Un homme en qui, plus qu’en aucun autre peut-être, s’est manifestée la foi à la souveraineté du bien et dans le monde et dans nous-mêmes, Socrate a dit qu’il n’y a pas de mal pour l’homme de bien, signifiant par là qu’il n’y a pour l’homme qu’un mal : la faute et ce qui y conduit. Il ajoutait encore : Tous les prétendus biens physiques ne sont que des biens ambigus ; ils tirent tout ce qu’ils ont de bon ou de funeste de l’usage que nous en faisons. — Or, que ces biens soient en nous hommes ou en d’autres êtres, nous en devons juger de même et dire que cela seul est bon, qui conduit à la moralité ; cela seul mauvais, qui en éloigne.
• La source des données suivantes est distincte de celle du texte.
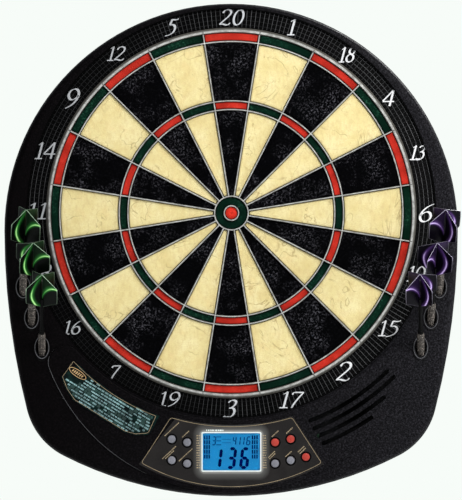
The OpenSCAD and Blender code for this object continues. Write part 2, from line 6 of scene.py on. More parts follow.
import bpy
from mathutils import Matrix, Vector


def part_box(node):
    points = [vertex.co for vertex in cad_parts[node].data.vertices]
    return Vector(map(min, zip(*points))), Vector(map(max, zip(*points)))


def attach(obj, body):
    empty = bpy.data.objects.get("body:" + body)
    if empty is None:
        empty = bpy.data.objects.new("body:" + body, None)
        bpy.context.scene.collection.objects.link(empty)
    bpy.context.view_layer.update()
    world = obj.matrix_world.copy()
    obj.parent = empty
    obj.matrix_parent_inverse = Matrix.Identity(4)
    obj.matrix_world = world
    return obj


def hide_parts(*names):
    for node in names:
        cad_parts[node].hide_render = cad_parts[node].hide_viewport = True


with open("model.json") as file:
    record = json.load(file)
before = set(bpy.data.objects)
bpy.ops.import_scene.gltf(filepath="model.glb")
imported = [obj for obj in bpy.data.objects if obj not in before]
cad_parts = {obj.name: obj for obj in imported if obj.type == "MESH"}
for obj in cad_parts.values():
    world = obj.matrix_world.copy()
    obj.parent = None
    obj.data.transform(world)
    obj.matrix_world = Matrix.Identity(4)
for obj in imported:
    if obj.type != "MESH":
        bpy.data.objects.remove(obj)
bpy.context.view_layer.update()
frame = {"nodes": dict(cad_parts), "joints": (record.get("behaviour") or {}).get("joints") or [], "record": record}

MM = 0.001
NUMBERS = (20, 1, 18, 4, 13, 6, 10, 15, 2, 17, 3, 19, 7, 16, 8, 11, 14, 9, 12, 5)
SECTOR = 360 / len(NUMBERS)


# ---- the frame
# Flat pieces are laid out on the board's face in millimetres: x to the right,
# y up, and z out of the wall. at() turns such a place into the frame's metres.

def at(x, y, z):
    return Vector((x * MM, -z * MM, y * MM))


def polar(radius, degrees):
    return (radius * math.cos(math.radians(degrees)),
            radius * math.sin(math.radians(degrees)))


def top_of(node):
    """Height of a node's front over the wall, in millimetres."""
    return -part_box(node)[0].y / MM


def foot_of(node):
    return -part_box(node)[1].y / MM


def face_box(node):
    """(low x, low y, high x, high y) of a node on the board's face."""
    low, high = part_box(node)
    return low.x / MM, low.z / MM, high.x / MM, high.z / MM


RIM_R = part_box("target_rim")[1].x / MM
RING_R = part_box("number_ring")[1].x / MM
DOUBLE_OUTER = RIM_R - 4.4
DOUBLE_INNER = 187
TREBLE_OUTER = 122.3
TREBLE_INNER = 112.8
BULL_OUTER = 18.4
BULL_INNER = 7.9
WEB_GAP = 1.35           # from the middle of a spider wall to a segment
FLANGE_GAP = 0.4
FACE_Z = top_of("segments_20")
FLANGE_Z = foot_of("segments_20")
FLANGE_TOP = FLANGE_Z + 2.1
RING_FLOOR = top_of("number_ring") - 3.6
PANEL_Z = top_of("control_panel")
APRON_Z = top_of("legend_plate") - 0.8
AXES = {j["child"]: Vector(j["axis"]).normalized() for j in frame["joints"]}


# ---- materials

def times(color, k):
    return tuple(min(1, c * k) for c in color)


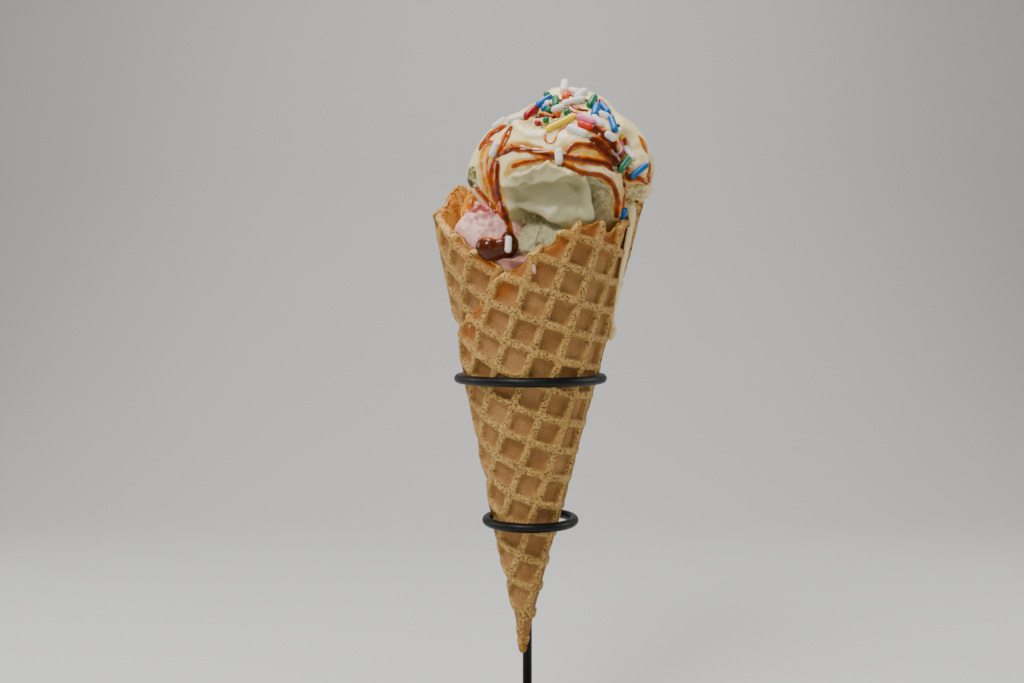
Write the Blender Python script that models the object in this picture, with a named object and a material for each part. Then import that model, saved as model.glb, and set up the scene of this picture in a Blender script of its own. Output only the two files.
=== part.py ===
"""An ice cream cone in its wire stand: a rolled waffle sheet, two scoops, two rings, a rod and a base plate.

Lengths below are millimetres; mm() turns them into Blender's metres. +Z is up and -Y is the front.
The waffle is made as it is in life: a flat baked sheet is modelled first, then rolled round the cone's axis.
"""

import math

import bmesh
import bpy
from mathutils import Matrix, Vector, noise

# Stand
BASE_RADIUS, BASE_THICKNESS, BASE_BEVEL = 50.0, 4.0, 1.0
ROD_RADIUS, ROD_X, ROD_Y, ROD_OVER_RING = 1.7, -0.6, 29.0, 3.0
WIRE_RADIUS = 1.55
RINGS = {"stand_ring_upper": (23.9, 132.4), "stand_ring_lower": (14.6, 84.9)}  # centreline radius, height
CONTACT_GAP = 0.3  # left between pieces that touch

# Rolled cone
HALF_ANGLE = math.radians(12.85)
APEX = Vector((-2.3, 0.1, 36.0))  # where the cone's sides would meet
LEAN = math.radians(1.78)  # towards +X
TIP_S = 4.1  # the sheet starts this far from the apex
SHEET_THICKNESS, LAYER_GAP = 2.6, 0.55
TAPER_S = 40.0  # nearer the apex than this, the layers are pressed thinner
# Above the upper ring and the edge of the layer over it, the inner layer springs outwards: how far, from what
# distance at the lowest, over what distance, and over how much turn from where the outer layer ends
FLARE, FLARE_FROM, FLARE_RISE, FLARE_TURN = 2.9, 102.0, 20.0, 90.0
# The sheet's edge: (turn round the cone in degrees, distance from the apex). Turn 0 is the front, 90 is +X,
# and a full turn more is one layer further in.
RIM = (
    (-232, 5), (-205, 22), (-180, 45), (-150, 68), (-120, 86), (-92, 103), (-76, 112.5), (-53, 119.5),
    (-37, 126.5), (-25, 131), (-8, 137.5), (-2, 139), (14, 146.5), (33, 150.5), (43, 148), (58, 151),
    (74, 157), (90, 162.5), (138, 165), (180, 166), (224, 166), (232, 166.5), (240, 162.5), (254, 156.5),
    (270, 154.5), (280, 153), (290, 149.2), (298, 147), (306, 145.2), (312, 141.8), (320, 139.8), (327, 137.4),
    (339, 132.3), (355, 127.5), (372, 121.5),
)  # fmt: skip
OUTER_END, INNER_END = RIM[0][0], RIM[-1][0]
RIM_STEP, FACET_STEP = 5, 24  # degrees of turn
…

Et maintenant si le bien moral, par cela qu’il est l’unique chose dont on ne peut demander l’utilité et par laquelle toute utilité se mesure, est la seule raison d’être de ce qui est, alors il faut bien que tout être ait pour essence de tendre, en quelque manière, à la moralité ; que toute perfection soit du moins quasi-morale ; tout degré de l’être, un pas vers la moralité. Et, en effet, où trouvons-nous le droit, le devoir, de refuser à aucun être l’espérance de s’élever jusqu’à une forme, quelle qu’elle soit, de la vertu ? La jalousie serait-elle plus permise contre les inférieurs, que l’envie contre les supérieurs ? Dès lors, il faut appliquer à tous les êtres la loi essentielle des êtres moraux : il n’est pas une perfection, si humble qu’elle soit, qui puisse être un don gratuit. Toutes doivent être le fruit des efforts de celui en qui elles résident. Aussi les êtres, pour ne devoir qu’à eux-mêmes tout ce qu’ils sont, doivent avoir commencé aussi près qu’il se peut du

  1. Il y a, semble-t-il, de l’outrecuidance à prétendre connaître ces vérités-là, puisque cette connaissance serait le prix d’une haute vertu. Mais Aristote ne dit-il pas qu’il nous arrive à tous d’être par instants ce que Dieu est toujours ? Ainsi il est permis de professer ces vérités, sans oser les affirmer, avec une foi chancelante et qu’on avoue pour telle. Quant à faire passer cette foi pour certitude, c’est là que serait l’outrecuidance et le mensonge. Il existe bien une foi hautaine, qui ignore ces défaillances et ces progrès laborieux ; cette foi fait même l’étonnement du philosophe, et il est tenté d’en dire ce que Proudhon, avec bien moins d’équité, disait de la femme : « qu’elle fait le désespoir du juste. » Mais, au fond, n’a pas la foi qui prétend l’avoir. Et peut-être aucun homme jamais ne l’a-t-il possédée dans sa plénitude. Aucun, à moins que dans l’humanité il ne se soit rencontré un saint.